PROVIDED MATERIAL.
___

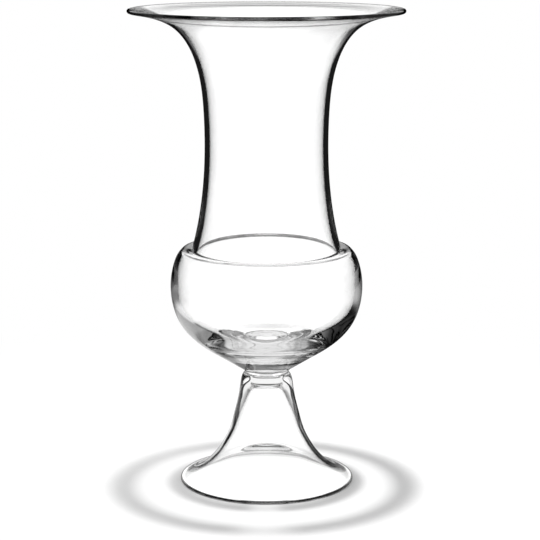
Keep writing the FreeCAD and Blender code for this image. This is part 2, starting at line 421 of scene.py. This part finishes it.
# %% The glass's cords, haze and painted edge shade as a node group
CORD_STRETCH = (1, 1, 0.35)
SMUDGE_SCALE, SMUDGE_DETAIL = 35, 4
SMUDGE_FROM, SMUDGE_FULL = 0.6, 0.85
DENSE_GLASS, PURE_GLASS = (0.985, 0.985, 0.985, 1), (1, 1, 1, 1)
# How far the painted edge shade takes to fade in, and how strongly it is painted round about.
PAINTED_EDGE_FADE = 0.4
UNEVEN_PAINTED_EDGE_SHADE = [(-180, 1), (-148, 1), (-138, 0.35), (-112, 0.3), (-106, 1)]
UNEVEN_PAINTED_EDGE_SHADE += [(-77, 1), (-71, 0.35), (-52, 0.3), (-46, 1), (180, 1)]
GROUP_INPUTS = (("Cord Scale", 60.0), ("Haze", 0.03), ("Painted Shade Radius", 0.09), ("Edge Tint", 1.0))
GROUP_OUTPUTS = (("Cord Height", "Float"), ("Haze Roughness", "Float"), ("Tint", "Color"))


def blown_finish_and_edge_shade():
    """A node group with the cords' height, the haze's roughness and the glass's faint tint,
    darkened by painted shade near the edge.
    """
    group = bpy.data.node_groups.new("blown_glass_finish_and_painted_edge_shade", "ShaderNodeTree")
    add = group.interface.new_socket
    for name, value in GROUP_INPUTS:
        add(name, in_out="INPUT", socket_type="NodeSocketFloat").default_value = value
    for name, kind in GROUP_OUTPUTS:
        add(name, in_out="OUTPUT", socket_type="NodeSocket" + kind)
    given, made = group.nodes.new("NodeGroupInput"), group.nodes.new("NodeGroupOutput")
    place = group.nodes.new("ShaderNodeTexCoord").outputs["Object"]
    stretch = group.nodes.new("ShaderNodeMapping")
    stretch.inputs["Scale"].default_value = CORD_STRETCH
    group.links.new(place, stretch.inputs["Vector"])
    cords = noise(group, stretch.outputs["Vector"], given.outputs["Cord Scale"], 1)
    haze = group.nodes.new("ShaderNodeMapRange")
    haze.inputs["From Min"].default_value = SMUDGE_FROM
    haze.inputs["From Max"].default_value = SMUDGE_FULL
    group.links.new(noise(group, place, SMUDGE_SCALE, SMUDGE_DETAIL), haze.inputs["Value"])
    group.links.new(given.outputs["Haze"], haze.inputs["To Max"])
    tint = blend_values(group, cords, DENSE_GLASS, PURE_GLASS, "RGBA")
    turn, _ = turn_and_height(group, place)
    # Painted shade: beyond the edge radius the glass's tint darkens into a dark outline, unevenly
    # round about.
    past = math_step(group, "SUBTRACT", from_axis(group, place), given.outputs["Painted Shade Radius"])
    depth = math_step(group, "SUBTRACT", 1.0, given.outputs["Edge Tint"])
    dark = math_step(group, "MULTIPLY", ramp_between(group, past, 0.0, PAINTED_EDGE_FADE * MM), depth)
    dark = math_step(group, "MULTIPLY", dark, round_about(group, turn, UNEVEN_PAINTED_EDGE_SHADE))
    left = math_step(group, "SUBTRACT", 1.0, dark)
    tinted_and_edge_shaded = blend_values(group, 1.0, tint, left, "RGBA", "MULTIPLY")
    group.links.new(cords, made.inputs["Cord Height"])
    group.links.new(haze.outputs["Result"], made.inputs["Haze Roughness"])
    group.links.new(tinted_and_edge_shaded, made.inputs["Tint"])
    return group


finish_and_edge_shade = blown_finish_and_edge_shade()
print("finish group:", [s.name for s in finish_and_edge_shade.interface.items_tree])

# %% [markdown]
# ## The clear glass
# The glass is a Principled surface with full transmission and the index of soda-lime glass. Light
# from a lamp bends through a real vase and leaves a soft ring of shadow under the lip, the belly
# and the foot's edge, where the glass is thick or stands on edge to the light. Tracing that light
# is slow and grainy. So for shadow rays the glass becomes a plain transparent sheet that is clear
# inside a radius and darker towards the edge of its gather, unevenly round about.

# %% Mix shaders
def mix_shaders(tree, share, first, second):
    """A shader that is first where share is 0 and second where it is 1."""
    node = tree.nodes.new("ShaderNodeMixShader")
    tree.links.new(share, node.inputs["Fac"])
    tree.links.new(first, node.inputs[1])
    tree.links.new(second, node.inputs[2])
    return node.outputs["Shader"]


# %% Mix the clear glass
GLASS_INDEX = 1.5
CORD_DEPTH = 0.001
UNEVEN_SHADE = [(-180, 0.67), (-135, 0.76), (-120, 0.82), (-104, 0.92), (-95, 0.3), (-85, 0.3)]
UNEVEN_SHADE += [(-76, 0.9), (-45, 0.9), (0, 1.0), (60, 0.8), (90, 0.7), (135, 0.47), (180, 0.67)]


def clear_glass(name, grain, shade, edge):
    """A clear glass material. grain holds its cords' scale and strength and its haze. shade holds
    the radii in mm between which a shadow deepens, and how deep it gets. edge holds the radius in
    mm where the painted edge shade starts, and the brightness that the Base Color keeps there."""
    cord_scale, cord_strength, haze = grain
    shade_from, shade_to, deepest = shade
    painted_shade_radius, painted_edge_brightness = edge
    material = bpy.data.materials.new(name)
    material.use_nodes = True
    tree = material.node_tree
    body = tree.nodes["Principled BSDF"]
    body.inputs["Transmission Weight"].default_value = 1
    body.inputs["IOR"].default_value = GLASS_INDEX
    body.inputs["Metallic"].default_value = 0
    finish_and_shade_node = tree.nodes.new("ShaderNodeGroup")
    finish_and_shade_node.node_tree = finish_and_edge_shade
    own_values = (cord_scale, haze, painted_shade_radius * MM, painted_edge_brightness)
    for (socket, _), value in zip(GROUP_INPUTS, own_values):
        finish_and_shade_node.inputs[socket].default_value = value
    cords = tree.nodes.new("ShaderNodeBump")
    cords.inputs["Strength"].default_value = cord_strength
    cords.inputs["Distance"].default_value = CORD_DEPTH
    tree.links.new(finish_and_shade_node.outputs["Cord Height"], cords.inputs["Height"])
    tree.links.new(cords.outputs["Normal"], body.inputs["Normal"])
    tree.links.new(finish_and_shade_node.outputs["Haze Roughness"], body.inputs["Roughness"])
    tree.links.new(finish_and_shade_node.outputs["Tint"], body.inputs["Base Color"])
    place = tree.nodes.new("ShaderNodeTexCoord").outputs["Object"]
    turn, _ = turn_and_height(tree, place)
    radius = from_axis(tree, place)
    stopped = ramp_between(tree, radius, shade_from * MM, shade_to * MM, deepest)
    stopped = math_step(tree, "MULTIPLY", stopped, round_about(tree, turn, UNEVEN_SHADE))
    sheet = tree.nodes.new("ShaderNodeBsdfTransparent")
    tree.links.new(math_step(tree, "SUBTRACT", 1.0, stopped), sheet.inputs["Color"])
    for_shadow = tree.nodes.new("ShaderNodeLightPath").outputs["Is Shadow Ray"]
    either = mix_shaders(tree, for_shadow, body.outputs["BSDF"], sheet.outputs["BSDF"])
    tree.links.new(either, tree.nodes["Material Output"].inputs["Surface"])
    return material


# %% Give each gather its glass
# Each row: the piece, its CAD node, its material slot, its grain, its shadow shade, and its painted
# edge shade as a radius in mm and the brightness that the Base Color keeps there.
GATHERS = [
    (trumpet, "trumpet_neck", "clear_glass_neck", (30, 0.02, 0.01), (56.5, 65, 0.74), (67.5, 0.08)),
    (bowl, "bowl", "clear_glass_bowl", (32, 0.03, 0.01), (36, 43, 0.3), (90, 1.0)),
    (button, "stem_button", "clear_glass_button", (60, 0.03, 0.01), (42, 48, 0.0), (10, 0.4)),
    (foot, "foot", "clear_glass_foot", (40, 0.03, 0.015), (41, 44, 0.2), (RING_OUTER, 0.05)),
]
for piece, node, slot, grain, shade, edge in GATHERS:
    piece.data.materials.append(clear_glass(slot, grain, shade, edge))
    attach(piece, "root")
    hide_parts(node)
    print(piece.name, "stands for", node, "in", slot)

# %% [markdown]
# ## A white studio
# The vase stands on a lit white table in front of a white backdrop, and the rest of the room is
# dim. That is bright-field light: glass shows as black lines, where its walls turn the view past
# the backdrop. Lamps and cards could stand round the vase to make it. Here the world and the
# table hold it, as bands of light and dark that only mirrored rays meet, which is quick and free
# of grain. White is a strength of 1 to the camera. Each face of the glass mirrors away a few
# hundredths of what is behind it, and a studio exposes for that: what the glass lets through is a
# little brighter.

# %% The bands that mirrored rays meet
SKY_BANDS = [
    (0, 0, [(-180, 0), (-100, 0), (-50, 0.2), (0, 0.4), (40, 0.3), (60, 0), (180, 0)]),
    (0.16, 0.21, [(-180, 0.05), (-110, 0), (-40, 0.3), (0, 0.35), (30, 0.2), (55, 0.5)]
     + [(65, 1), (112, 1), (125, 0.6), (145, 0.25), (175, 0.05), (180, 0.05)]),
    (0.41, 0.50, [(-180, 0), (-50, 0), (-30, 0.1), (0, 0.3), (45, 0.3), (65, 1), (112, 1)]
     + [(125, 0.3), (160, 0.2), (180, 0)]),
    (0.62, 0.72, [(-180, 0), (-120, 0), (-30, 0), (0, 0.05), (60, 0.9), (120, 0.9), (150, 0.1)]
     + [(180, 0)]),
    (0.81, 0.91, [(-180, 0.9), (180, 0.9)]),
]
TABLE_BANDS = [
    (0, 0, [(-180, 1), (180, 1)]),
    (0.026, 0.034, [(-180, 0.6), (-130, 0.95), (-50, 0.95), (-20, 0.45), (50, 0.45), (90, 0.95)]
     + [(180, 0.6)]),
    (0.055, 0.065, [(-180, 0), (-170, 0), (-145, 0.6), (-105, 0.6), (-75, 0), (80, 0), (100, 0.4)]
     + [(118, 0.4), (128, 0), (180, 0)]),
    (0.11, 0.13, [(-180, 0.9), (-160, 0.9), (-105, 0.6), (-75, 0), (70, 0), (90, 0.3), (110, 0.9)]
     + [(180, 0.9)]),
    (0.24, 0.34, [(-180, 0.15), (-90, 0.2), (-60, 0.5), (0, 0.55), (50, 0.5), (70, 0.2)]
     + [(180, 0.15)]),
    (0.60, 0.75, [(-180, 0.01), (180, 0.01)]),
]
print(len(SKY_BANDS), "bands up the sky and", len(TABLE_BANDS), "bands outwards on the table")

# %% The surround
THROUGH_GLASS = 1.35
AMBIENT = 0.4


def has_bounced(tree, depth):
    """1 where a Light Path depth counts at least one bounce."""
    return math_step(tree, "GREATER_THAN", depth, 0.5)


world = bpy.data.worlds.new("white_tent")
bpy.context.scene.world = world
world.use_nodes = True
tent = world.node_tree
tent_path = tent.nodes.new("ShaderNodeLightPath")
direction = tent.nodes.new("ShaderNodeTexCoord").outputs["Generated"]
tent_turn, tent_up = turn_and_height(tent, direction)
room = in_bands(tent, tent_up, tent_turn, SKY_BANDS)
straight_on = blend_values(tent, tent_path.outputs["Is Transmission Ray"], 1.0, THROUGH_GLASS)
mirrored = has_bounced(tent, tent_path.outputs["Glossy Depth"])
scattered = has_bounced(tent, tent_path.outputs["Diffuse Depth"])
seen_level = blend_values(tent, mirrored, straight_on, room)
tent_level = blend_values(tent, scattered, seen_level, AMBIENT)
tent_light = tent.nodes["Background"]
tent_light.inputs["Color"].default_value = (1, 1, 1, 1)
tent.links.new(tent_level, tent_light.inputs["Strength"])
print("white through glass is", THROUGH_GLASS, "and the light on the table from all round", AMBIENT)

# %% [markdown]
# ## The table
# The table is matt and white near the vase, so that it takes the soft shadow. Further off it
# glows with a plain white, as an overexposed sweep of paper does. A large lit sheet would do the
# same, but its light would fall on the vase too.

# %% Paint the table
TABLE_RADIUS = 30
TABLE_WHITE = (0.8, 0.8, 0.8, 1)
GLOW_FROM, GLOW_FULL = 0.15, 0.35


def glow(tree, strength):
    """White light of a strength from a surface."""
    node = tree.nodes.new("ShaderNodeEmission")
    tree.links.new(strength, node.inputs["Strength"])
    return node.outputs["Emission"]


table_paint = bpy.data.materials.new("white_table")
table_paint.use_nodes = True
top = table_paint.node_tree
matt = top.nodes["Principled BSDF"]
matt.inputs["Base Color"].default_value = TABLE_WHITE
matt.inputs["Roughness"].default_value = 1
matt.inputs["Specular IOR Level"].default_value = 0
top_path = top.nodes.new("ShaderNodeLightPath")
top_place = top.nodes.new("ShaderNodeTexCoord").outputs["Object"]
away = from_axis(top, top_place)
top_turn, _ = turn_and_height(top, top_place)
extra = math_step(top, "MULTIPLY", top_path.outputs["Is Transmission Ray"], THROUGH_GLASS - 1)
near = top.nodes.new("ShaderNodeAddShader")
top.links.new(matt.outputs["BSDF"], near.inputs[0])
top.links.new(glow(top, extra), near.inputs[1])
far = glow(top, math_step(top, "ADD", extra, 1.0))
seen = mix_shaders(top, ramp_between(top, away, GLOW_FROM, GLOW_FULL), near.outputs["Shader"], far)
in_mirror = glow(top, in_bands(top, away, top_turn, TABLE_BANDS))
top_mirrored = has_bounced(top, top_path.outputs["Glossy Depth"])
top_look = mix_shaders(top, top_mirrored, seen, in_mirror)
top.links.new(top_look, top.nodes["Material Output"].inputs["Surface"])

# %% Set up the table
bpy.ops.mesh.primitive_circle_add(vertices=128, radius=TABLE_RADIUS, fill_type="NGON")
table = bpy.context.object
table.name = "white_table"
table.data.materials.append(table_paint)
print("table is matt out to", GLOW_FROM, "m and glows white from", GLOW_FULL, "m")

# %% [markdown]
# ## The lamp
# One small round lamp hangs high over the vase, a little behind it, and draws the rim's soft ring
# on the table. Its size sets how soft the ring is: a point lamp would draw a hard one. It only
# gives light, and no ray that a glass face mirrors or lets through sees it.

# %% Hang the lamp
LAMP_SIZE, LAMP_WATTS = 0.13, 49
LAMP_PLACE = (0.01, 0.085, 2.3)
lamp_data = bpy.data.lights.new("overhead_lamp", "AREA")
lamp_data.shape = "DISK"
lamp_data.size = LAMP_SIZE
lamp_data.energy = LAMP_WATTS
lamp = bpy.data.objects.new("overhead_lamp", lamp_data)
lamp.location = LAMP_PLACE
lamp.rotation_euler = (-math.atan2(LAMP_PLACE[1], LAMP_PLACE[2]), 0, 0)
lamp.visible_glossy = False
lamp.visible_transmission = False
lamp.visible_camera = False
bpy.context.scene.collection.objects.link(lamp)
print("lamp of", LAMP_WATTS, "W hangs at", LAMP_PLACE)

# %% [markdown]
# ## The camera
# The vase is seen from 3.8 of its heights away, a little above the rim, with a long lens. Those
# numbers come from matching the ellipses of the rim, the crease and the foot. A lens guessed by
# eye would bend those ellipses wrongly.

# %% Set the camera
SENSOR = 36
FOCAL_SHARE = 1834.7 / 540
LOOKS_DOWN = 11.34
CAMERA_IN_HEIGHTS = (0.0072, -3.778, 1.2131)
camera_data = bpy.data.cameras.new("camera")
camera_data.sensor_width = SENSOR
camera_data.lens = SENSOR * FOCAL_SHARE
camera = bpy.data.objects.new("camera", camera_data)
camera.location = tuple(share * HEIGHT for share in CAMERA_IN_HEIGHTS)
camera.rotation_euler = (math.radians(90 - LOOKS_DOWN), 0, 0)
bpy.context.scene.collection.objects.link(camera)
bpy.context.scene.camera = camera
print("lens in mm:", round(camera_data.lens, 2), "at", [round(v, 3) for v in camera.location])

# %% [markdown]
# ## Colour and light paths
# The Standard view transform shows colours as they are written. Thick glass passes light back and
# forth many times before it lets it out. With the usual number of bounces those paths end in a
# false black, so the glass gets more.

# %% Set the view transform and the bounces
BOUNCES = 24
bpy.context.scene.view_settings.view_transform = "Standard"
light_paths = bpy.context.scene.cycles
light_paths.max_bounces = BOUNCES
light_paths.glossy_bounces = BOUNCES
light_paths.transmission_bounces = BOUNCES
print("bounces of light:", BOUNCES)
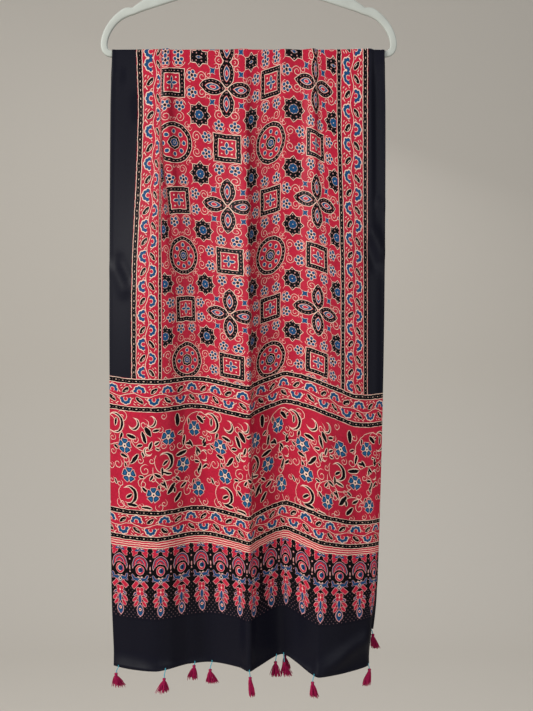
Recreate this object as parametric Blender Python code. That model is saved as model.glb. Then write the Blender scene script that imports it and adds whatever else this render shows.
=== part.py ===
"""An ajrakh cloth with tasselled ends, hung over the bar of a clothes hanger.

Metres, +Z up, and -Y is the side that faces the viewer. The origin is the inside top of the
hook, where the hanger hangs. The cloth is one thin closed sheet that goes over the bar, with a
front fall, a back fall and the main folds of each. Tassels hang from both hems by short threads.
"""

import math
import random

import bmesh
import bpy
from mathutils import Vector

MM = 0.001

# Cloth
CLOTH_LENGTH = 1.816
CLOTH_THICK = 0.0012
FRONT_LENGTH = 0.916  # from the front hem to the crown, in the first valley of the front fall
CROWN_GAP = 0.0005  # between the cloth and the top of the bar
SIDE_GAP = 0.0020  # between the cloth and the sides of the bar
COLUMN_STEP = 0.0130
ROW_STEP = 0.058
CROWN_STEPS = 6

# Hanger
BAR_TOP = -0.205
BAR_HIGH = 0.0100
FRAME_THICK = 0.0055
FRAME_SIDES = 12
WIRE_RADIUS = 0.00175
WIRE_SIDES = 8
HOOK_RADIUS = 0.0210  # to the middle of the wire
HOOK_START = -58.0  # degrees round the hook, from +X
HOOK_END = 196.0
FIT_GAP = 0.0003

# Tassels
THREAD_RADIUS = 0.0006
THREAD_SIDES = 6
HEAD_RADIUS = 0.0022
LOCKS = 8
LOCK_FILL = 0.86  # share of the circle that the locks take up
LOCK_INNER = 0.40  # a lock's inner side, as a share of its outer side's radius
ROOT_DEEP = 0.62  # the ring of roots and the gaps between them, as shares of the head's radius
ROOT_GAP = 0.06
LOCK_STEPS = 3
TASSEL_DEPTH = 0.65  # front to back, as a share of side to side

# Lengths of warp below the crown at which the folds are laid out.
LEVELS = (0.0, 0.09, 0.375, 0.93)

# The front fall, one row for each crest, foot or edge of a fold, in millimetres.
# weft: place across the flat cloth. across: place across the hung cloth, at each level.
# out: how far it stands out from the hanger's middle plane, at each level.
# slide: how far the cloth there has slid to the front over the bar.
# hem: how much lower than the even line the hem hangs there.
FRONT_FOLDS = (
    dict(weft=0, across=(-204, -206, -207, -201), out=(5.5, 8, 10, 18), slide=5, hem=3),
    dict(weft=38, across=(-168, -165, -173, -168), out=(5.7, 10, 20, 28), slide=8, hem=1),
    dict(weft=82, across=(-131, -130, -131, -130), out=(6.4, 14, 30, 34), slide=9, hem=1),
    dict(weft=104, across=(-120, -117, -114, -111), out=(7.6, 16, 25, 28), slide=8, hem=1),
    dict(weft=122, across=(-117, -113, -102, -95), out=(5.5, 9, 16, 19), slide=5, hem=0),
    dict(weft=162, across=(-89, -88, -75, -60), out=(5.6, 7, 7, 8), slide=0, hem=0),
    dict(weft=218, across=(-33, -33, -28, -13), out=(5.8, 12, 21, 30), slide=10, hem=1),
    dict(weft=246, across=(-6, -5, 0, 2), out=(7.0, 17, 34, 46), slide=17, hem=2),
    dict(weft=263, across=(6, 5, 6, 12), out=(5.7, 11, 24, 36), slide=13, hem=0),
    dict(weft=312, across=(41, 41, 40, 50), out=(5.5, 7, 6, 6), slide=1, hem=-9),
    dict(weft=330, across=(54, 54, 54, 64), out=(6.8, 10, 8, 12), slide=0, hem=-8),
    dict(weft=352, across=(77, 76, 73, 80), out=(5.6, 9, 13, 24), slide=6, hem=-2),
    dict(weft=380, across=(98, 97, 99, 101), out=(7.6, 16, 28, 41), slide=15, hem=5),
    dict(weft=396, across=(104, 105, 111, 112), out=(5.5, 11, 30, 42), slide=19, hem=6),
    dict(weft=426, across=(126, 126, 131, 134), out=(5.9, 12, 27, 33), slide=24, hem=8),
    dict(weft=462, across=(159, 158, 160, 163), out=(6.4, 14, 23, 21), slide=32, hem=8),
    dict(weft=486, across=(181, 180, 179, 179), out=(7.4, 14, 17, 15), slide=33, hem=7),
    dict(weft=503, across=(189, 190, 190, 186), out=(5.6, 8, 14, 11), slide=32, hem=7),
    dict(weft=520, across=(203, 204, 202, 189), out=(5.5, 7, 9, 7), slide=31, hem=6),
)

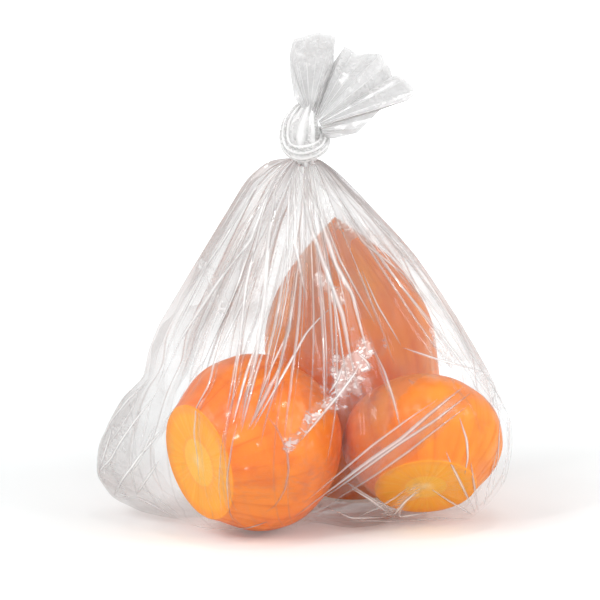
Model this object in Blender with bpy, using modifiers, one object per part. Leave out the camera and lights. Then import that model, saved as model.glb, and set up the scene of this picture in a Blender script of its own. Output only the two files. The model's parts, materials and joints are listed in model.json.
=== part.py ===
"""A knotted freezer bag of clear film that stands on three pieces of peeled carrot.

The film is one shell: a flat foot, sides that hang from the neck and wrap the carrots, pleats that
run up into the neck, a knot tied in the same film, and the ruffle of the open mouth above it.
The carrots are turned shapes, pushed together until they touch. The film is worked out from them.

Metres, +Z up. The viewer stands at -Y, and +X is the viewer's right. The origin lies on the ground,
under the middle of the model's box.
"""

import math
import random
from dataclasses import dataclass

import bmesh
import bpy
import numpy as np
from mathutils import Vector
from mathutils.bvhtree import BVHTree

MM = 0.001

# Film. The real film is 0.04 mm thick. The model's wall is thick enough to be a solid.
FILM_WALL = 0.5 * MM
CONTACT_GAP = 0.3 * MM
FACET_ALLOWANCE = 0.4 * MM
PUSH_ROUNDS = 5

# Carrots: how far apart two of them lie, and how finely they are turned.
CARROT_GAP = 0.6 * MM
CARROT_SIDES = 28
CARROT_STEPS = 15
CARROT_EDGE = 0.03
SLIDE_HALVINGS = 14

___

Retype only what lies between the line bearing "Model this object" and the line bearing "The carrots are", keeping both of those lines.

Model this object in Blender with bpy, using modifiers, one object per part. Leave out the camera and lights. Then import that model, saved as model.glb, and set up the scene of this picture in a Blender script of its own. Output only the two files. The model's parts, materials and joints are listed in model.json.
=== part.py ===
"""A knotted freezer bag of clear film that stands on three pieces of peeled carrot.

The film is one shell: a flat foot, sides that hang from the neck and wrap the carrots, pleats that
run up into the neck, a knot tied in the same film, and the ruffle of the open mouth above it.
The carrots are turned shapes, pushed together until they touch. The film is worked out from them.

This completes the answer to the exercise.